Records from a data source
··········

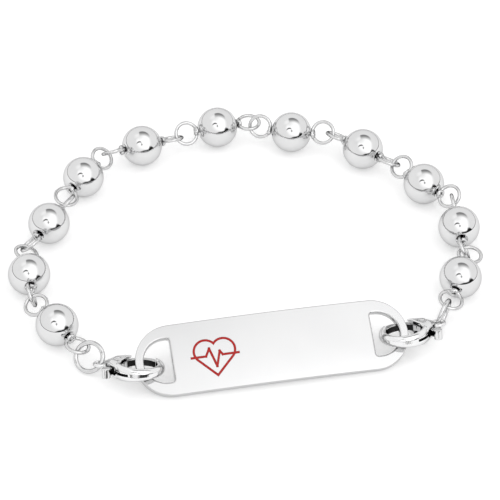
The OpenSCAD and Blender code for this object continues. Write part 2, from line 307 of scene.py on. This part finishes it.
def steel(name, dark, light, edge, line_size, haze_size, rough, depth):
    """Stainless steel with its own polish: a tone between two greys, how much of it is left
    at a grazing angle, a haze and fine lines, and its least and most roughness."""
    made = bpy.data.materials.new(name)
    made.use_nodes = True
    nodes = made.node_tree.nodes
    link = made.node_tree.links.new
    skin = nodes["Principled BSDF"]
    skin.inputs["Metallic"].default_value = 1
    skin.inputs["Specular Tint"].default_value = (edge, edge, edge, 1)
    marks = nodes.new("ShaderNodeGroup")
    marks.node_tree = polish_marks
    marks.inputs["Line Size"].default_value = line_size
    marks.inputs["Haze Size"].default_value = haze_size
    marks.inputs["Least Rough"].default_value = rough[0]
    marks.inputs["Most Rough"].default_value = rough[1]
    tone = nodes.new("ShaderNodeMix")
    tone.data_type = "RGBA"
    tone.inputs["A"].default_value = (*dark, 1)
    tone.inputs["B"].default_value = (*light, 1)
    bump = nodes.new("ShaderNodeBump")
    bump.inputs["Distance"].default_value = depth
    link(marks.outputs["Tone"], tone.inputs["Factor"])
    link(tone.outputs["Result"], skin.inputs["Base Color"])
    link(marks.outputs["Roughness"], skin.inputs["Roughness"])
    link(marks.outputs["Height"], bump.inputs["Height"])
    link(bump.outputs["Normal"], skin.inputs["Normal"])
    return made


ball_steel = steel(
    "ball_steel", dark=(0.65, 0.65, 0.655), light=(0.73, 0.73, 0.73), edge=0.7,
    line_size=5000, haze_size=400, rough=(0.02, 0.06), depth=0.000001)
rim_height = math.sqrt((bead_d / 2) ** 2 - (mouth_d / 2) ** 2)
mouth_depth = (mouth_d - bore_d) / 2
bpy.ops.object.select_all(action="DESELECT")
bpy.ops.mesh.primitive_uv_sphere_add(segments=bead_facets, ring_count=bead_facets, radius=bead_d / 2)
bead = bpy.context.object
bpy.ops.object.mode_set(mode="EDIT")
for end in (1, -1):
    bpy.ops.mesh.select_all(action="SELECT")
    bpy.ops.mesh.bisect(plane_co=(0, 0, end * rim_height), plane_no=(0, 0, end), clear_outer=True)
    pick(bead, "VERT", lambda co: abs(co.z - end * rim_height) < same_place)
    bpy.ops.mesh.extrude_edges_move()
    bpy.ops.transform.resize(value=(bore_d / mouth_d, bore_d / mouth_d, 1))
    bpy.ops.transform.translate(value=(0, 0, -end * mouth_depth))
pick(bead, "VERT", lambda co: co.xy.length < bore_d / 2 + near_it)
bpy.ops.mesh.bridge_edge_loops()
pick(
    bead, "EDGE",
    lambda co: abs(abs(co.z) - rim_height) < same_place and co.xy.length < mouth_d / 2 + near_it)
bpy.ops.mesh.bevel(offset=mouth_worn_r, segments=3, affect="EDGES")
bpy.ops.mesh.select_all(action="SELECT")
bpy.ops.mesh.normals_make_consistent(inside=False)
bpy.ops.object.mode_set(mode="OBJECT")
bpy.ops.object.shade_smooth_by_angle(angle=math.radians(35))
bead.data.materials.append(ball_steel)
for number, (heading, tilt, *_) in enumerate(chain, start=1):
    node = f"bead_{number:02d}"
    ball = placed(copied(bead, f"steel_ball_{number:02d}"), middle_of(node), (0, 90 - tilt, heading))
    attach(ball, "root")
    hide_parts(node)
bpy.data.objects.remove(bead)

# Bead wires: bright drawn stainless wire, one length for each ball. It is bent into a round eye
# past each end of the ball, and what is left over is wound once round its own neck and cut off.
wire_d = 0.5
eye_d = 3.7
neck_bend_r = 0.45
eye_r = (eye_d - wire_d) / 2
neck_x = bead_d / 2 + wire_d / 2
eye_x = neck_x + eye_r
wrap_r = wire_d
wrap_from = 0.2
wrap_to = -0.02
wrap_turns = 1.1
climb_share = 0.14
eye_steps = 44
bend_steps = 8
wrap_steps = 22
weld = 0.0005
drawn_steel = steel(
    "drawn_steel", dark=(0.56, 0.56, 0.565), light=(0.72, 0.72, 0.72), edge=0.04,
    line_size=9000, haze_size=900, rough=(0.04, 0.12), depth=0.000002)


def wire_end(roll, lean):
    """The points of one end of a wire: the bend at the neck, the round eye, and the turn wound back."""
    bend = math.acos(neck_bend_r / (eye_r + neck_bend_r))
    bend_x = eye_x - (eye_r + neck_bend_r) * math.sin(bend)
    points = []
    for step in range(bend_steps + 1):
        turned = bend * step / bend_steps
        aside = -neck_bend_r * (1 - math.cos(turned))
        points.append(Vector((bend_x + neck_bend_r * math.sin(turned), aside, 0)))
    first = -math.pi / 2 - bend
    last = math.pi
    for step in range(1, eye_steps + 1):
        share = step / eye_steps
        around = first + (last - first) * share
        climb = wrap_r * max(0, (share - (1 - climb_share)) / climb_share) ** 2
        points.append(Vector((eye_x + eye_r * math.cos(around), eye_r * math.sin(around), climb)))
    leaned = Matrix.Rotation(math.radians(lean), 3, "Z")
    neck = Vector((neck_x, 0, 0))
    points = [neck + leaned @ (point - neck) if point.x > neck_x - wire_d / 2 else point for point in points]
    for step in range(1, wrap_steps + 1):
        share = step / wrap_steps
        around = 2 * math.pi * wrap_turns * share
        along = neck_x + wrap_from + (wrap_to - wrap_from) * share
        points.append(Vector((along, -wrap_r * math.sin(around), wrap_r * math.cos(around))))
    rolled = Matrix.Rotation(math.radians(roll), 3, "X")
    return [rolled @ point for point in points]


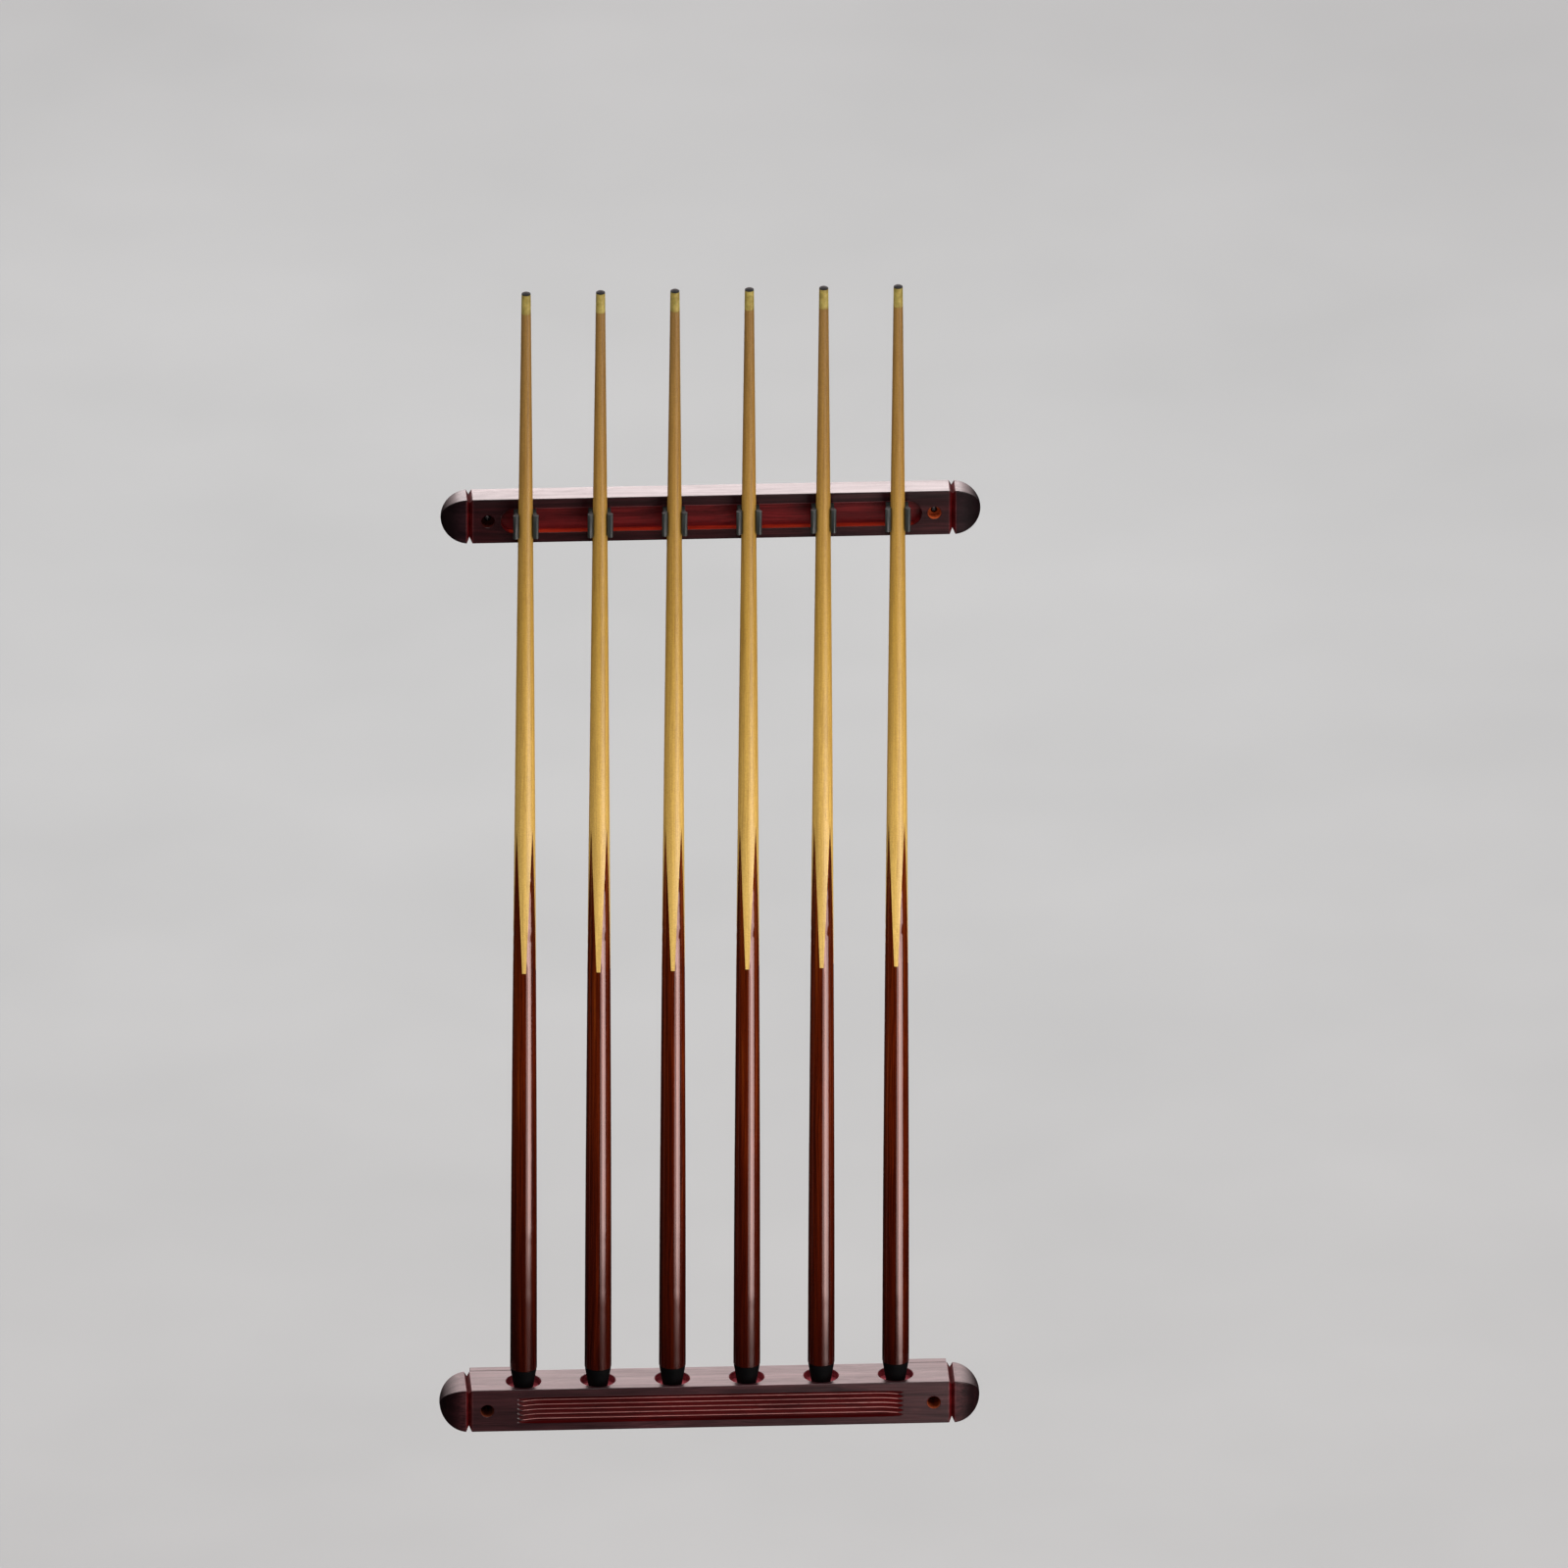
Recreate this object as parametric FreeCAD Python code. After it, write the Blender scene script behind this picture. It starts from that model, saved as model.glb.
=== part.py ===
import FreeCAD, Part
import math
import os

# Wall rack for six cues, in two pieces.
#
# The upper rail carries six moulded spring clips in a routed channel. The
# lower rail has six blind cups, one under each clip, and stands off the wall
# on a spacer block at each end. Each cue stands in a cup with its shaft in a
# clip. Millimetres.
#
# Frame: X along the rails, +Z up, the wall is the plane Y = 0 and the front
# faces -Y. The origin is the centre of the four wall-screw holes.

V = FreeCAD.Vector
os.makedirs("parts", exist_ok=True)

# ---- driving dimensions ---------------------------------------------------
RAIL_GAP = 1150.0          # wall-screw line to wall-screw line, upper to lower
SCREW_SPAN = 533.4         # wall-screw holes, centre to centre along a rail
GROOVE_X = 288.5           # V-groove centre from the middle of the rail
GROOVE_W = 7.0             # V-groove width at the surface
GROOVE_D = 6.2             # V-groove depth
GROOVE_EASE = 0.45         # eased shoulder of the V-groove
CORNER_R = 0.9             # eased long corners of the rails
CREASE_R = 0.6             # eased creases of the rounded ends
RIM_R = 0.6                # eased rim of the channel and of the cups
NOSE = 34.0                # rounded end, from groove centre to tip
NOSE_PLAN = 34.25          # the same end seen from above

UP_H = 57.0                # upper rail height
UP_D = 32.0                # upper rail depth
CHAN_H = 31.5              # clip channel height
CHAN_D = 8.0               # clip channel depth
CHAN_END = 251.5           # channel's rounded end, from the middle

LO_H = 54.0                # lower rail height
LO_D = 57.0                # lower rail block depth
PAD_T = 11.0               # spacer block thickness, wall to lower rail
PAD_R = 0.8                # eased edges of a spacer block
PAD_IN = 222.0             # spacer block inner end, from the middle
PAD_OUT = 284.5            # spacer block outer end, from the middle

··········

Problem statement —
Write out the records exactly, starting at the first line and stopping after the line that contains "return made".

Task output —
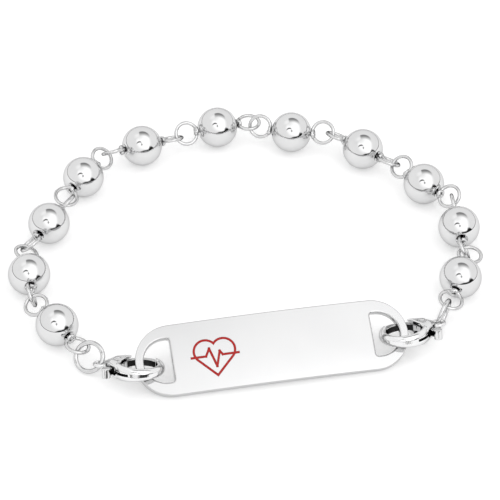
The OpenSCAD and Blender code for this object continues. Write part 2, from line 307 of scene.py on. This part finishes it.
def steel(name, dark, light, edge, line_size, haze_size, rough, depth):
    """Stainless steel with its own polish: a tone between two greys, how much of it is left
    at a grazing angle, a haze and fine lines, and its least and most roughness."""
    made = bpy.data.materials.new(name)
    made.use_nodes = True
    nodes = made.node_tree.nodes
    link = made.node_tree.links.new
    skin = nodes["Principled BSDF"]
    skin.inputs["Metallic"].default_value = 1
    skin.inputs["Specular Tint"].default_value = (edge, edge, edge, 1)
    marks = nodes.new("ShaderNodeGroup")
    marks.node_tree = polish_marks
    marks.inputs["Line Size"].default_value = line_size
    marks.inputs["Haze Size"].default_value = haze_size
    marks.inputs["Least Rough"].default_value = rough[0]
    marks.inputs["Most Rough"].default_value = rough[1]
    tone = nodes.new("ShaderNodeMix")
    tone.data_type = "RGBA"
    tone.inputs["A"].default_value = (*dark, 1)
    tone.inputs["B"].default_value = (*light, 1)
    bump = nodes.new("ShaderNodeBump")
    bump.inputs["Distance"].default_value = depth
    link(marks.outputs["Tone"], tone.inputs["Factor"])
    link(tone.outputs["Result"], skin.inputs["Base Color"])
    link(marks.outputs["Roughness"], skin.inputs["Roughness"])
    link(marks.outputs["Height"], bump.inputs["Height"])
    link(bump.outputs["Normal"], skin.inputs["Normal"])
    return made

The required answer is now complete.